Cambodian authorities characterised the operation as a sophisticated exploitation of public trust in state institutions. Officials noted that the suspect weaponised not merely the appearance of vendors but the legitimacy associated with government and law enforcement, transforming those symbols of authority into instruments of coercion. The statement from the Anti-Cyber Crime Department explicitly recognised that the scam's success depended on conflating commercial and civic trust, making victims simultaneously fear both economic loss and state punishment for acts they had not committed.

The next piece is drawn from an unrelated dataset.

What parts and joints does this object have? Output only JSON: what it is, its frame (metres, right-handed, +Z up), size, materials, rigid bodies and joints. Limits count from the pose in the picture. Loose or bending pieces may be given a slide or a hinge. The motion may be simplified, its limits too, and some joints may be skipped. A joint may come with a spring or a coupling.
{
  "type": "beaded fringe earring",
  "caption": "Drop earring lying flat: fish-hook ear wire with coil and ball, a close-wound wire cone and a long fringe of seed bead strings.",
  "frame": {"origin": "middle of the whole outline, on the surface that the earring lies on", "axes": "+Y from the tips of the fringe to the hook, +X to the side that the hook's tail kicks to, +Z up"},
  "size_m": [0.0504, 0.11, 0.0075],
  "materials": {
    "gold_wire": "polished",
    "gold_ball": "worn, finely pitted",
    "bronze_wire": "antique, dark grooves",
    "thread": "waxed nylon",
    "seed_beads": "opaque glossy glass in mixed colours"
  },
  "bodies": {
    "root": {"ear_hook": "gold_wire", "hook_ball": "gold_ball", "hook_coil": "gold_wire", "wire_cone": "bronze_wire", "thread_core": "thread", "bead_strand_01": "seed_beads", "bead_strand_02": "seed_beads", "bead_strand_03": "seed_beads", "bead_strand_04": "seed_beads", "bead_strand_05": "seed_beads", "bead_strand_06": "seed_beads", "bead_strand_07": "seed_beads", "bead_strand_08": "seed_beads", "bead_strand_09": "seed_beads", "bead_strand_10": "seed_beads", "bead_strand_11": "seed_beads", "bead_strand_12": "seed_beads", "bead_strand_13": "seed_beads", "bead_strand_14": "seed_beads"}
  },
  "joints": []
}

The arrest occurs within a reinforced legal framework designed to address these emerging threats. Cambodia enacted the Law on Combating Technology-Based Scams earlier this year, introducing enhanced penalties for online fraud and organised cybercrime operations. This legislative shift reflects regional recognition that technology-enabled deception requires updated regulatory responses. The law signals to Southeast Asian neighbours, including Malaysia, that governments are acknowledging the scale and sophistication of cyber fraud and attempting to establish clearer legal consequences for perpetrators. However, the case also reveals the investigative capacity challenges that persist even with improved legal tools.

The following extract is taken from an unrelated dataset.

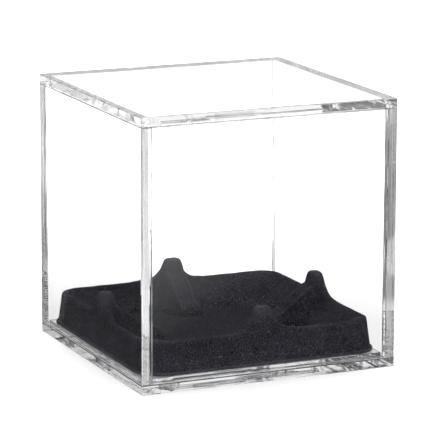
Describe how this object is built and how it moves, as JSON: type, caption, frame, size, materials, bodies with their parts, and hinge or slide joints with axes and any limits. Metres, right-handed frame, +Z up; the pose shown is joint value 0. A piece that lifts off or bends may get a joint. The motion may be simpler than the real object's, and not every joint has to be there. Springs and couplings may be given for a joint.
{
  "type": "acrylic display cube",
  "caption": "Clear acrylic display cube for a ball: a lift-off five-sided cover on a base plate, over a loose black flocked tray with mid-side prongs.",
  "frame": {"origin": "centre of the base plate's underside, on the surface that the cube stands on", "axes": "+X along the front panel towards the right panel, +Y from the front panel to the back panel, +Z up"},
  "size_m": [0.08, 0.08, 0.08],
  "materials": {
    "acrylic": "clear, polished faces and edges",
    "flock": "black flocked formed sheet, matt"
  },
  "bodies": {
    "base": {"base_plate": "acrylic", "locating_plate": "acrylic"},
    "tray": {"insert_tray": "flock"},
    "cover": {"front_panel": "acrylic", "back_panel": "acrylic", "left_panel": "acrylic", "right_panel": "acrylic", "top_panel": "acrylic"}
  },
  "joints": [
    {"name": "cover_lift", "type": "slide", "parent": "base", "child": "cover", "axis": [0, 0, 1], "range_m": [0, 0.08]},
    {"name": "tray_lift", "type": "slide", "parent": "base", "child": "tray", "axis": [0, 0, 1], "range_m": [0, 0.05]}
  ]
}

The Anti-Cyber Crime Department forwarded the suspect to the Phnom Penh Municipal Court, initiating formal legal proceedings that will test how effectively these new statutory provisions operate in practice. The outcome of this prosecution will offer insights into judicial capacity for handling complex cyber fraud cases across the region. Malaysian authorities and consumers can observe how Cambodian courts address questions around platform cooperation, digital evidence collection, and cross-border transaction tracing—all challenges that Malaysian law enforcement faces as cybercrime becomes increasingly regional and transnational.

For regional shoppers and merchants, the case carries urgent lessons about digital hygiene and verification protocols. Authorities urged the public to exercise extreme caution when receiving unsolicited messages from unfamiliar accounts, whether on Telegram, WhatsApp, or other platforms. The warning against transferring money based on unverified claims or threats seems obvious in retrospect, yet the suspect's successful operation across approximately 50 victims indicates that the psychological pressure tactics he employed overcame rational decision-making in many instances. This suggests that awareness campaigns must move beyond simple "do not send money" messaging and address the emotional manipulation and contextual deception that make victims vulnerable.

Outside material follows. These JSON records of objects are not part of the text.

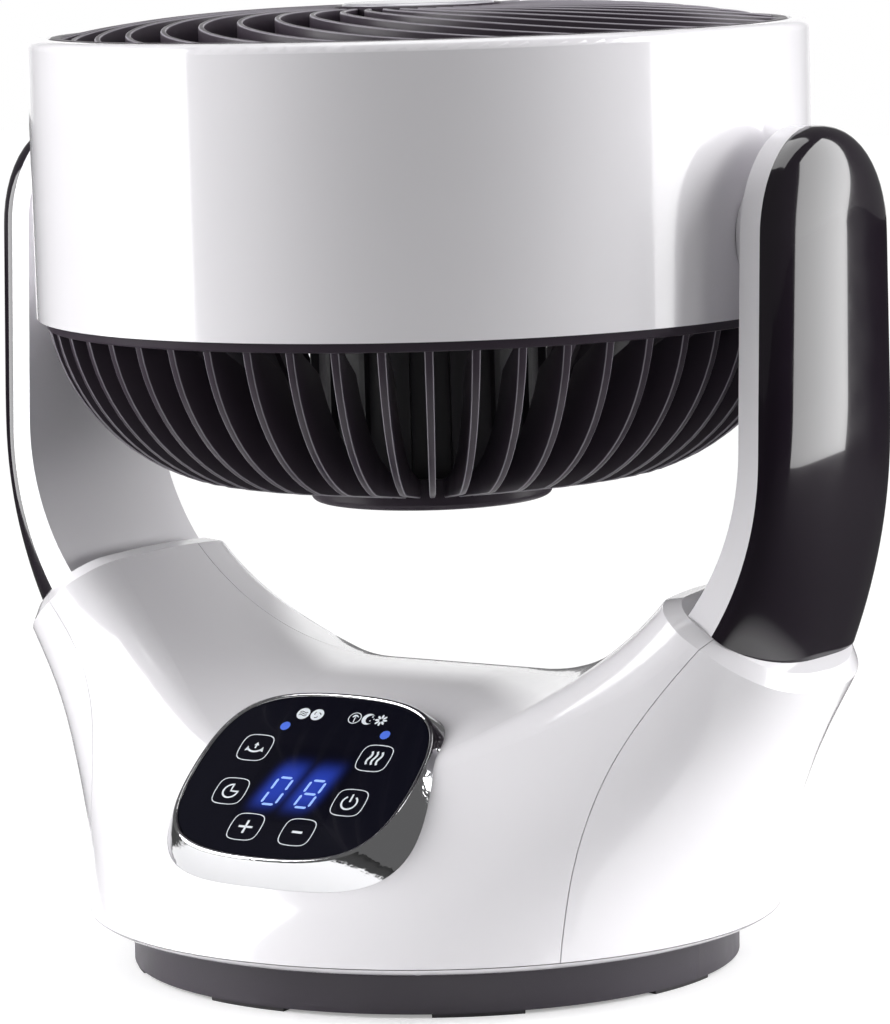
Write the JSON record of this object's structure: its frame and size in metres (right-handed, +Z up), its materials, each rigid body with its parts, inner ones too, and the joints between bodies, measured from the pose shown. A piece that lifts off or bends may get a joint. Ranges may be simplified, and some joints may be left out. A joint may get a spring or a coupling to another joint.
{
  "type": "air circulator fan",
  "caption": "Table air circulator fan: round drum head tilting between two arms on a swinging base with a touch panel, standing on a fixed round foot.",
  "frame": {"origin": "on the table under the middle of the foot", "axes": "+Z up, the control panel and the front face -Y, +X to the right seen from the front"},
  "size_m": [0.3056, 0.2516, 0.309],
  "materials": {
    "white_gloss": "high gloss white moulding",
    "black_gloss": "high gloss black moulding with an aubergine tint",
    "grille_black": "satin black moulding",
    "foot_grey": "satin dark grey moulding",
    "pad_rubber": "soft rubber",
    "badge_silver": "silver lacquered plastic",
    "bezel_chrome": "chrome plated plastic",
    "panel_black_glass": "black backed touch glass",
    "steel": "bright zinc plated steel",
    "acetal": "natural acetal",
    "frame_plastic": "black structural plastic",
    "motor_black": "black motor casing",
    "fan_black": "satin black moulding",
    "board_green": "lacquered circuit board",
    "motor_iron": "laminated iron"
  },
  "bodies": {
    "foot": {"foot_plate": "foot_grey", "foot_pads": "pad_rubber", "foot_screws": "steel", "spindle": "frame_plastic", "thrust_ring": "acetal", "fixed_gear": "acetal", "spindle_retainer": "steel"},
    "housing": {"base_tray": "white_gloss", "swing_bush": "acetal", "shell_screws": "steel", "front_shell": "white_gloss", "rear_shell": "white_gloss", "swing_motor_bracket": "frame_plastic", "swing_motor": "steel", "main_board": "board_green", "control_board": "board_green", "panel_bezel": "bezel_chrome", "panel_glass": "panel_black_glass", "cord_inlet": "frame_plastic", "arm_inner_left": "white_gloss", "arm_inner_right": "white_gloss", "arm_cover_left": "black_gloss", "arm_cover_right": "black_gloss", "arm_screws": "steel", "pivot_bush_left": "acetal", "pivot_bush_right": "acetal", "tilt_motor": "steel"},
    "swing_pinion": {"swing_pinion": "acetal"},
    "tilt_pinion": {"tilt_pinion": "acetal"},
    "head": {"drum_shell": "white_gloss", "front_grille": "grille_black", "hub_badge": "badge_silver", "rear_grille": "grille_black", "rear_cap": "grille_black", "grille_screws": "steel", "motor_housing": "motor_black", "motor_cover": "motor_black", "stator": "motor_iron", "motor_bearings": "steel", "pivot_shaft_left": "frame_plastic", "pivot_shaft_right": "frame_plastic", "pivot_nuts": "steel", "tilt_gear": "acetal"},
    "fan": {"motor_shaft": "steel", "rotor": "motor_iron", "fan_blades": "fan_black", "fan_nut": "steel"}
  },
  "joints": [
    {"name": "swing", "type": "hinge", "parent": "foot", "child": "housing", "pos_m": [0, 0, 0.02], "axis": [0, 0, 1], "range_deg": [-45, 45]},
    {"name": "swing_pinion_spin", "type": "hinge", "parent": "housing", "child": "swing_pinion", "pos_m": [0, 0.0375, 0.026], "axis": [0, 0, 1], "range_deg": [-136, 136]},
    {"name": "tilt", "type": "hinge", "parent": "housing", "child": "head", "pos_m": [0, 0, 0.2363], "axis": [1, 0, 0], "range_deg": [-1.17, 88.83]},
    {"name": "tilt_pinion_spin", "type": "hinge", "parent": "housing", "child": "tilt_pinion", "pos_m": [0.139, 0, 0.20817], "axis": [1, 0, 0], "range_deg": [-178.5, 3]},
    {"name": "fan_spin", "type": "hinge", "parent": "head", "child": "fan", "pos_m": [0, 0, 0.2363], "axis": [0, -0.0204, 0.9998], "continuous": true}
  ],
  "couplings": [
    {"joint": "swing_pinion_spin", "follows": "swing", "ratio": 3},
    {"joint": "tilt_pinion_spin", "follows": "tilt", "ratio": -2}
  ]
}
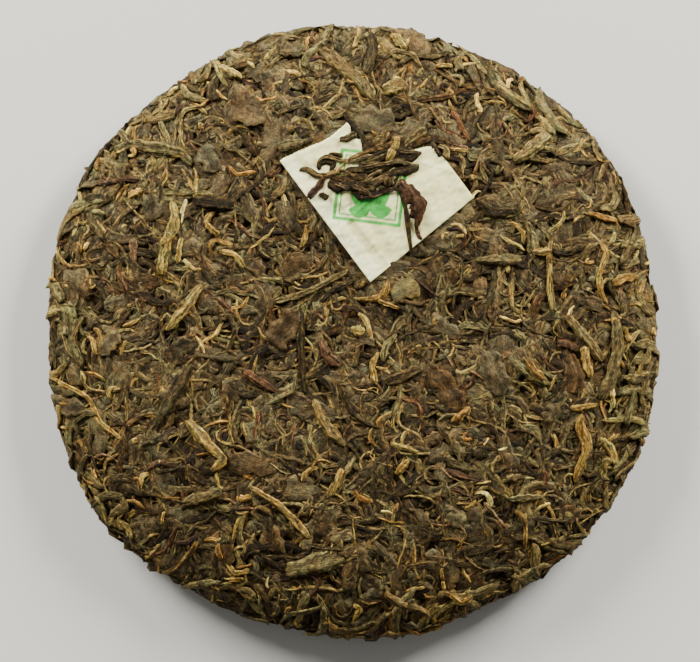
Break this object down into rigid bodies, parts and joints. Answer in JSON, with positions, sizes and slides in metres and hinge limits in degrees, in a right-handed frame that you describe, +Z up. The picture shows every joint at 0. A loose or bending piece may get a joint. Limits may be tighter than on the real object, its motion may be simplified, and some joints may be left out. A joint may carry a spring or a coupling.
{
  "type": "pu erh tea cake",
  "caption": "Round pressed tea cake of twisted leaves with a domed face, a thin rim, a dimple under it and a square paper ticket pressed into the face.",
  "frame": {"origin": "middle of the footprint, on the board that the cake lies on", "axes": "+Z up through the domed face, +Y towards the side of the face that carries the ticket, +X to the right of it"},
  "size_m": [0.2018, 0.203, 0.0264],
  "materials": {
    "tea_leaf": "matte",
    "ticket_paper": "matte"
  },
  "bodies": {
    "root": {"tea_cake": "tea_leaf", "paper_ticket": "ticket_paper"}
  },
  "joints": []
}
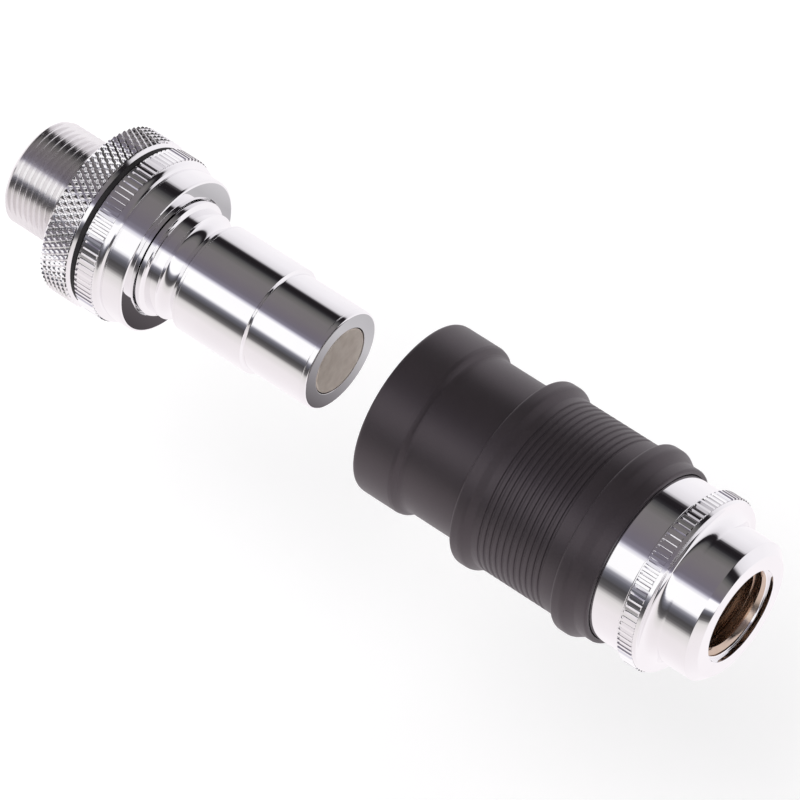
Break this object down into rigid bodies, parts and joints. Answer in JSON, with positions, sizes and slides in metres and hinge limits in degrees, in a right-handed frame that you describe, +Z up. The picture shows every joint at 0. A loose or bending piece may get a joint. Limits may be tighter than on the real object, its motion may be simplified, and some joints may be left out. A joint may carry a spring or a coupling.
{
  "type": "liquid cooling quick coupling",
  "caption": "Quick coupling for a liquid cooling loop: knurled-nut panel plug with a valved nose, and a ball-lock socket with a black grooved pull-back sleeve.",
  "frame": {"origin": "on the flow axis, at the flange face that seats against a panel", "axes": "+X along the flow axis from the plug half to the socket half, +Z up"},
  "size_m": [0.1209, 0.0284, 0.0284],
  "materials": {
    "chrome": "polished",
    "sleeve": "matte black anodised",
    "poppet": "satin nickel plated",
    "valve": "satin",
    "steel": "satin",
    "ball": "polished",
    "seal": "matte",
    "gasket": "matte"
  },
  "bodies": {
    "plug": {"plug_body": "chrome", "plug_nose": "chrome", "nose_seal": "seal", "spring_seat": "steel", "poppet_spring": "steel"},
    "gasket": {"panel_gasket": "gasket"},
    "nut": {"lock_nut": "chrome"},
    "poppet_body": {"poppet": "poppet", "poppet_seal": "seal"},
    "socket": {"socket_body": "chrome", "stop_ring": "steel", "body_seal": "seal", "end_adapter": "chrome", "adapter_seal": "seal", "valve_stem": "poppet", "stem_seal": "seal", "lock_spring": "steel", "valve_spring": "steel"},
    "valve": {"valve_sleeve": "valve"},
    "grip": {"lock_sleeve": "sleeve"},
    "ball_1_body": {"ball_1": "ball"},
    "ball_2_body": {"ball_2": "ball"},
    "ball_3_body": {"ball_3": "ball"},
    "ball_4_body": {"ball_4": "ball"},
    "ball_5_body": {"ball_5": "ball"},
    "ball_6_body": {"ball_6": "ball"}
  },
  "joints": [
    {"name": "gasket_slide", "type": "slide", "parent": "plug", "child": "gasket", "axis": [-1, 0, 0], "range_m": [0, 0.01]},
    {"name": "nut_turn", "type": "hinge", "parent": "gasket", "child": "nut", "pos_m": [0, 0, 0], "axis": [-1, 0, 0], "range_deg": [0, 3610]},
    {"name": "poppet_slide", "type": "slide", "parent": "plug", "child": "poppet_body", "axis": [-1, 0, 0], "range_m": [0, 0.01512], "stiffness_N_per_m": 800, "springref_m": -0.005, "deforming": ["poppet_spring"]},
    {"name": "socket_approach", "type": "slide", "parent": "poppet_body", "child": "socket", "axis": [-1, 0, 0], "range_m": [0, 0.02592]},
    {"name": "valve_sleeve_slide", "type": "slide", "parent": "socket", "child": "valve", "axis": [1, 0, 0], "range_m": [0, 0.01515], "deforming": ["valve_spring"]},
    {"name": "lock_sleeve_slide", "type": "slide", "parent": "socket", "child": "grip", "axis": [1, 0, 0], "range_m": [0, 0.0028], "stiffness_N_per_m": 500, "springref_m": -0.005, "deforming": ["lock_spring"]},
    {"name": "ball_1_slide", "type": "slide", "parent": "socket", "child": "ball_1_body", "axis": [0, 0, 1], "range_m": [0, 0.00066]},
    {"name": "ball_2_slide", "type": "slide", "parent": "socket", "child": "ball_2_body", "axis": [0, -0.866, 0.5], "range_m": [0, 0.00066]},
    {"name": "ball_3_slide", "type": "slide", "parent": "socket", "child": "ball_3_body", "axis": [0, -0.866, -0.5], "range_m": [0, 0.00066]},
    {"name": "ball_4_slide", "type": "slide", "parent": "socket", "child": "ball_4_body", "axis": [0, 0, -1], "range_m": [0, 0.00066]},
    {"name": "ball_5_slide", "type": "slide", "parent": "socket", "child": "ball_5_body", "axis": [0, 0.866, -0.5], "range_m": [0, 0.00066]},
    {"name": "ball_6_slide", "type": "slide", "parent": "socket", "child": "ball_6_body", "axis": [0, 0.866, 0.5], "range_m": [0, 0.00066]}
  ],
  "couplings": [
    {"joint": "nut_turn", "follows": "gasket_slide", "rad_per_m": 6283.2},
    {"joint": "valve_sleeve_slide", "follows": "poppet_slide", "ratio": 1},
    {"joint": "ball_1_slide", "follows": "lock_sleeve_slide", "ratio": 0.232},
    {"joint": "ball_2_slide", "follows": "lock_sleeve_slide", "ratio": 0.232},
    {"joint": "ball_3_slide", "follows": "lock_sleeve_slide", "ratio": 0.232},
    {"joint": "ball_4_slide", "follows": "lock_sleeve_slide", "ratio": 0.232},
    {"joint": "ball_5_slide", "follows": "lock_sleeve_slide", "ratio": 0.232},
    {"joint": "ball_6_slide", "follows": "lock_sleeve_slide", "ratio": 0.232}
  ]
}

Authorities have also appealed to the public to report suspicious online activity to law enforcement immediately. This decentralised reporting approach could generate valuable intelligence about emerging scam patterns and tactics, enabling faster response to new variants. For Malaysia, which faces similar pressures from Facebook-based commerce and Telegram messaging, the Cambodian experience offers a template for what proactive investigation looks like. The involvement of multiple agencies—Anti-Cyber Crime Department, Internal Security Department, and provincial police—suggests that successful cyber fraud detection requires coordination across institutional boundaries rather than siloed investigative approaches.

The broader implication for Southeast Asia is that as digital commerce and messaging platforms proliferate, so too does the sophistication of criminals seeking to exploit them. The Cambodian case demonstrates that the most effective scams blend multiple deception layers: impersonation of trusted figures, manipulation of commercial anxiety, invocation of state authority, and psychological pressure tactics designed to overcome rational scrutiny. Regional law enforcement agencies must develop capacity not merely to detect these schemes but to understand the psychological and social engineering components that make them effective. For Malaysian shoppers increasingly reliant on Facebook Live commerce and messaging apps for transactions, the lesson is clear: verification of identity through multiple channels before transferring money, and healthy scepticism about urgent payment demands, remain essential protective measures in an increasingly digitally connected but fraudulently contested marketplace.